Mr. Obama should make Chinese acceptance of these proposals the centerpiece of his public and private discussions about the island standoff when he is in Asia this week and next.

At their talks in Tokyo, Mr. Obama and Mr. Abe should also reiterate their intention to finalize new guidelines for bilateral defense cooperation by the end of the year, which would send a strong signal to potential adversaries that the United States and Japan will be ready to stand side-by-side in any regional crisis and that any efforts to isolate Japan from the United States will fail.

At the same time, Mr. Obama and Mr. Abe need to talk about measures that will reassure China and offer potential off-ramps to the crisis.
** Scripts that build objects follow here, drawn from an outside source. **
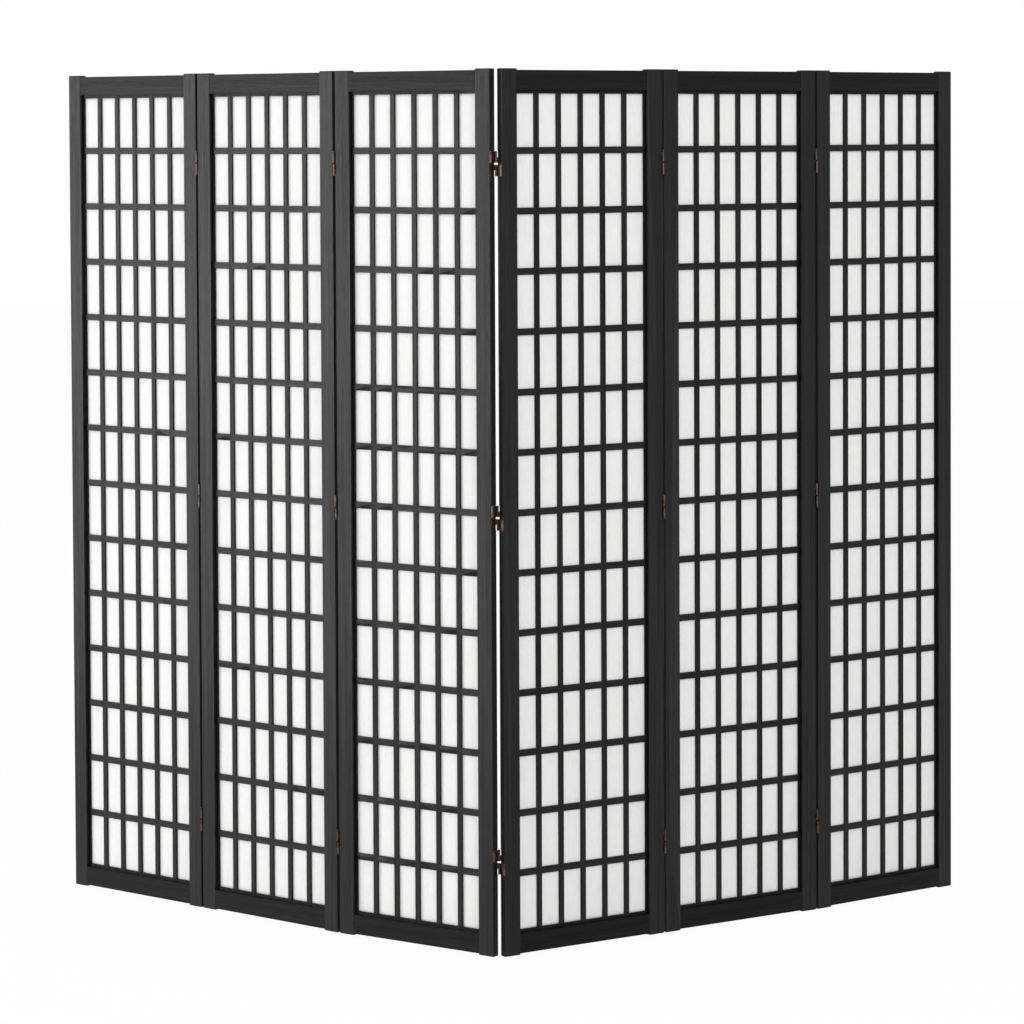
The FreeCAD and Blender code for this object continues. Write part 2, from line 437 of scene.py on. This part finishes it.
for number in panelNumbers:
    for piece in carriedOver:
        cut = woodwork[piece]
        node = nodes["panel_%d_%s" % (number, piece)]
        node.data.materials.clear()
        node.data.materials.append(stainedWood("%s_%d" % (piece, number), places[number], cut))
        if cut["eased"]:
            easeEdges(node, cut["eased"])
print("wood stained")

# --- vertical lattice strips: full depth, notched at the back where the horizontals cross

strip = {
    "front": 7 * mm,  # depths from the panel's front face
    "notch": 9.25 * mm,  # depth of the floor of a housing
    "back": 11.5 * mm,
    "play": 0.02 * mm,  # on each side of a crossing
}


def finishMesh(name, builder, material, place, body):
    mesh = bpy.data.meshes.new(name)
    bmesh.ops.recalc_face_normals(builder, faces=builder.faces)
    builder.to_mesh(mesh)
    builder.free()
    mesh.materials.append(material)
    piece = bpy.data.objects.new(name, mesh)
    scene.collection.objects.link(piece)
    piece.matrix_world = place
    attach(piece, body)
    return piece


def flatSpan(node, place):
    # lowest and highest corner of a CAD node in the panel's own frame
    back = place.inverted()
    points = [back @ v.co for v in nodes[node].data.vertices]
    low = Vector([min(p[axis] for p in points) for axis in range(3)])
    high = Vector([max(p[axis] for p in points) for axis in range(3)])
    return low, high


def stripEdges(node, place, axis):
    # (low, high) of every strip of a CAD lattice node along one axis of the panel's own frame
    back = place.inverted()
    levels = sorted({round((back @ v.co)[axis], 5) for v in nodes[node].data.vertices})
    return list(zip(levels[::2], levels[1::2]))


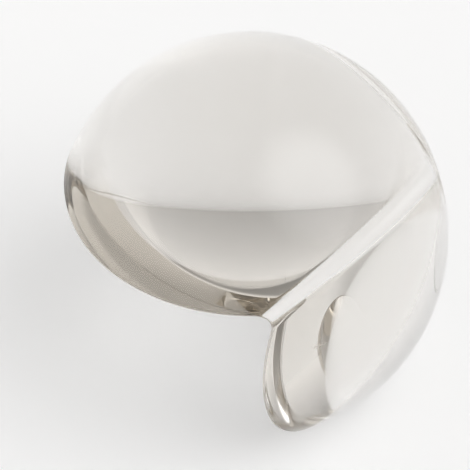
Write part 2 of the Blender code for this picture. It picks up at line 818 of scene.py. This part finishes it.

One would be to push for resumption of earlier discussions between China and Japan on joint development of resources in the East China Sea. Another would be for Mr. Abe to take advantage of a slight decrease in Chinese operations around the islands this year to see if Beijing might agree to longer-term arrangements accompanied by more open communication and transparency. Any small opening is worth exploring.

The bottom line is that the United States is not going to resolve the underlying dispute over the islands, which is about the future structure of power and order in the Western Pacific and not just fish, gas or nationalism. Though nowhere near as brazen as President Vladimir V. Putin of Russia in the Ukraine, China is testing the durability of the American-backed status quo and United States alliances in Asia. This line of thinking in Beijing about the region will not disappear overnight, but if the United States is credibly engaged with allies and partners to dissuade any use of coercion, there will be room for confidence-building measures that reduce tensions and buy time for later diplomatic resolutions. Japan has useful proposals on the table, and deserves international support.

Michael J. Green is senior vice president for Asia and Japan Chair at the Center for Strategic and International Studies and associate professor at Georgetown University. He is a contributor to Debating China: The U.S.-China Relationship in Ten Conversations.